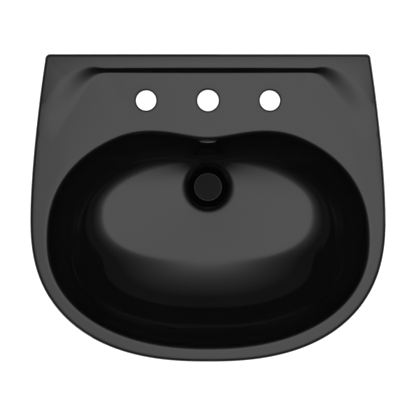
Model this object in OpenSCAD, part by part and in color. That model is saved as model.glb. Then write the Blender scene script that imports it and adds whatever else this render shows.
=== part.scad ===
// Pedestal sink in vitreous china, with its push-type drain and P-trap.
// Origin on the floor under the centre of the basin's outline, +Y towards the wall, +Z up.

/* [Basin] */
// Width of the basin over its sides
basin_w = 584; // [570:1:600]
// Depth of the basin from the wall to the front
basin_d = 505; // [500:1:515]
// Height of the rim above the floor
rim_z = 850; // [840:1:880]
// Height of the back ledge above the rim
ledge_h = 9; // [4:1:12]
// Depth of the bowl from the rim to the drain
bowl_depth = 150; // [140:1:155]
// Radius of the outer edge of the rim
edge_r = 5.5; // [4:0.5:7]
// Radius of the lip of the bowl
lip_r = 7; // [5:0.5:8]
// Thickness of the deck that carries the faucet
deck_t = 16; // [14:1:20]
// Thickness of the skirt at the back and the sides
skirt_t = 13; // [11:1:15]
// Height of the skirt at the wall
skirt_h = 98; // [90:1:105]

/* [Faucet and wall holes] */
// Distance from the centre hole to each outer hole
faucet_pitch = 101.6; // [95:0.1:105]
// Distance from the wall to the line of faucet holes
faucet_setback = 76; // [72:1:80]
// Diameter of the centre faucet hole
faucet_mid_d = 35; // [32:1:36]
// Diameter of the two outer faucet holes
faucet_side_d = 33; // [30:1:35]
// Distance between the two wall bolts
wall_bolt_spacing = 280; // [260:1:300]
// Diameter of a wall bolt hole
wall_bolt_d = 13; // [10:1:14]
// Height of the wall bolts below the rim
wall_bolt_drop = 55; // [45:1:62]

/* [Pedestal] */
// Half width of the pedestal at its waist
waist_a = 79; // [78:1:84]
// Half width of the pedestal at its top
neck_a = 108; // [106:1:112]
// Half width of the pedestal at its foot
foot_a = 121; // [118:1:124]
// Thickness of the pedestal's wall
column_t = 12; // [10:1:12]
// Half width of the opening in the pedestal's back
back_gap = 66; // [65:1:67]

/* [Drain] */
// Distance from the basin's middle to the drain, towards the wall
drain_y = 35.3; // [33:0.1:37]
// Diameter of the stopper cap
cap_d = 47; // [45:1:48]
// Diameter of the drain flange
flange_d = 66; // [62:1:66]
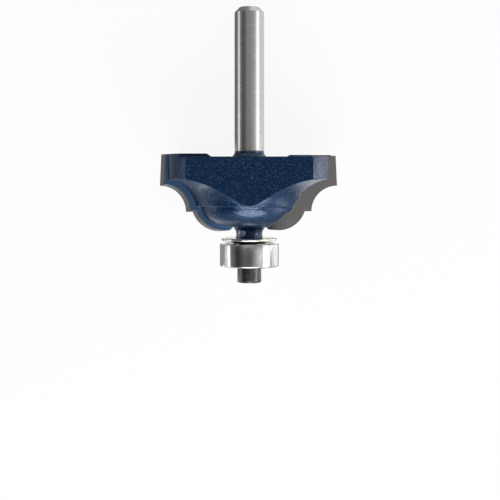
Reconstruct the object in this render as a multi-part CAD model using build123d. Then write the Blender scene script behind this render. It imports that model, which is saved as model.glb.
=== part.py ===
from build123d import *
from math import cos, pi, radians, sin, sqrt, tan
import os

# Two-wing profile router bit with a ball bearing pilot at its nose.
# One bar is turned into shank, cutter head, neck and bearing arbor. Two carbide
# tips are brazed into the head. A bearing stack is held on the arbor by a screw.
# The bit is modelled upright, Z along its axis, and then laid on its back flat.
# Height 0 is the lowest point of the cutting profile. All sizes are millimetres.

# Shank
SHANK_DIA = 6.35
SHANK_LENGTH = 31.6
SHANK_CHAMFER = 1.05
SHANK_CHAMFER_ANGLE = 46.0
SHANK_FLARE_R = 1.3

# Pilot bearing, a standard inch size
BEARING_OD = 12.7
BEARING_BORE = 4.7625
BEARING_WIDTH = 4.978
BEARING_CORNER = 0.32
BEARING_BORE_CORNER = 0.15
BALL_DIA = 2.381
BALL_COUNT = 7
RACE_GAP = 0.05
RING_SHOULDER = 0.37
SHIELD_THICK = 0.2
SHIELD_INSET = 0.15
SHIELD_SEAT = 0.18
SHIELD_RUNNING_GAP = 0.1
CAGE_WIDTH = 0.9
CAGE_WEB = 0.25
CAGE_PRONG = 0.45
CAGE_POCKET_GAP = 0.06

# Cutting profile, from the bearing outwards
BEAD_R = 6.0
BEAD_END_ANGLE = 18.2
LEDGE_WIDTH = 1.45
COVE_R = 5.55
LAND_HEIGHT = 6.5
LAND_TAPER = 0.3

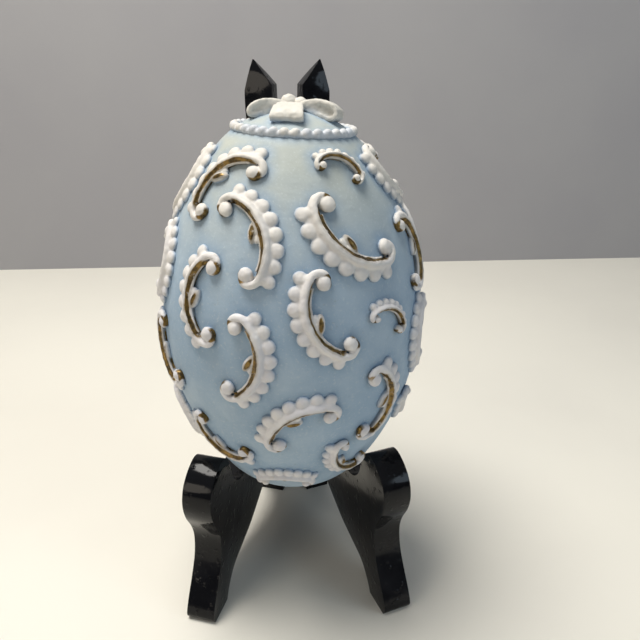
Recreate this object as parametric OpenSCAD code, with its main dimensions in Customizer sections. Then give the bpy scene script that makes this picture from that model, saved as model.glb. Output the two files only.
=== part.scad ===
// A moulded egg with applied scroll ornaments, a string of beads and a ribbon
// bow, standing in a folding two-board easel. Millimetres, +Z up, the viewer
// stands at -Y. The origin is on the table under the middle of the object.

/* [Egg] */
// Height of the egg from pole to pole, without the bow
egg_h = 106.5; // [88:0.5:132]
// Radius of the egg at its widest, without the ornaments
egg_r = 35.1; // [28:0.1:43]
// Height of the widest place above the lower pole, as a part of the egg's height
egg_wide_share = 0.502; // [0.44:0.002:0.52]
// Radius of the round lower end
egg_low_r = 26.5; // [20:0.5:27.5]
// Radius of the round upper end
egg_top_r = 25; // [18:0.1:26]
// Wall of the hollow egg
egg_wall = 3; // [2:0.5:5]
// Radius of the vent hole in the lower pole
vent_r = 1.5; // [0.8:0.1:1.9]
// Lean of the egg towards the uprights, in degrees
egg_tilt = 2; // [0:0.5:4]

/* [Ornaments] */
// How far the scrolls stand out from the egg
relief = 2.2; // [1.2:0.1:2.6]
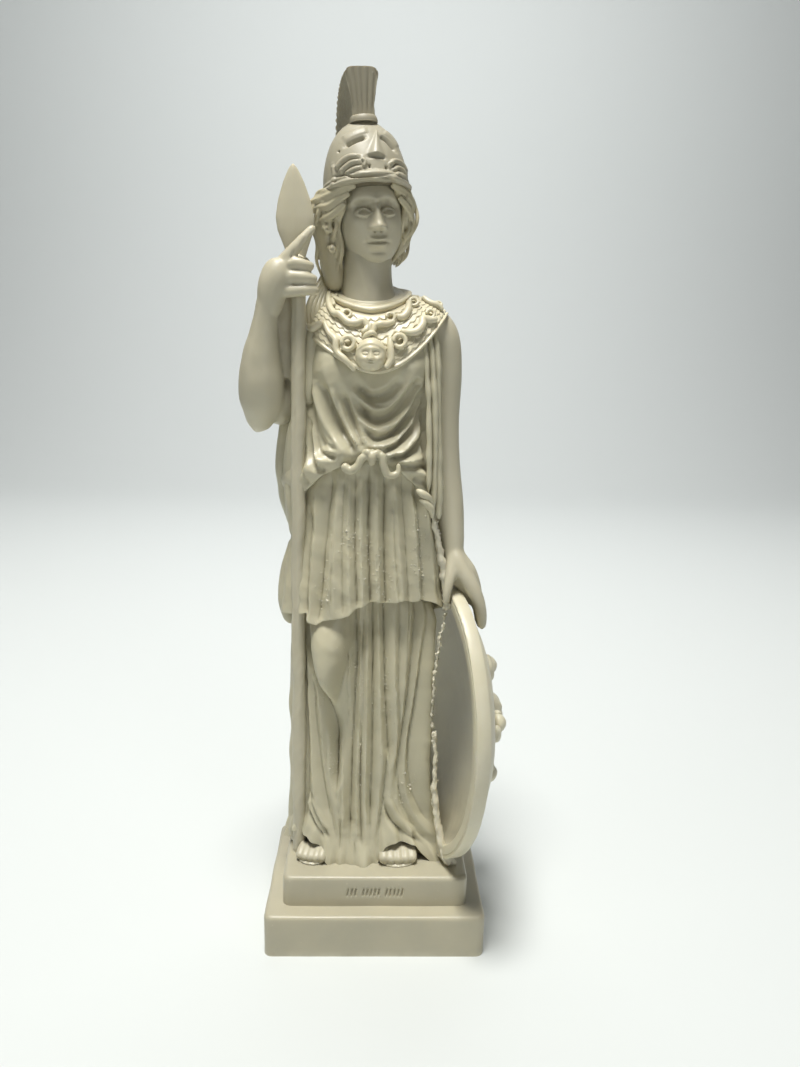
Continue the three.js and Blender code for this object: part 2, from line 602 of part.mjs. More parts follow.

_ _ _ _

DIRECTIONS FOR THIS TASK: From the records given above, copy all lines containing "OpenSCAD".

CORRECT RESPONSE:
Model this object in OpenSCAD, part by part and in color. That model is saved as model.glb. Then write the Blender scene script that imports it and adds whatever else this render shows.
Recreate this object as parametric OpenSCAD code, with its main dimensions in Customizer sections. Then give the bpy scene script that makes this picture from that model, saved as model.glb. Output the two files only.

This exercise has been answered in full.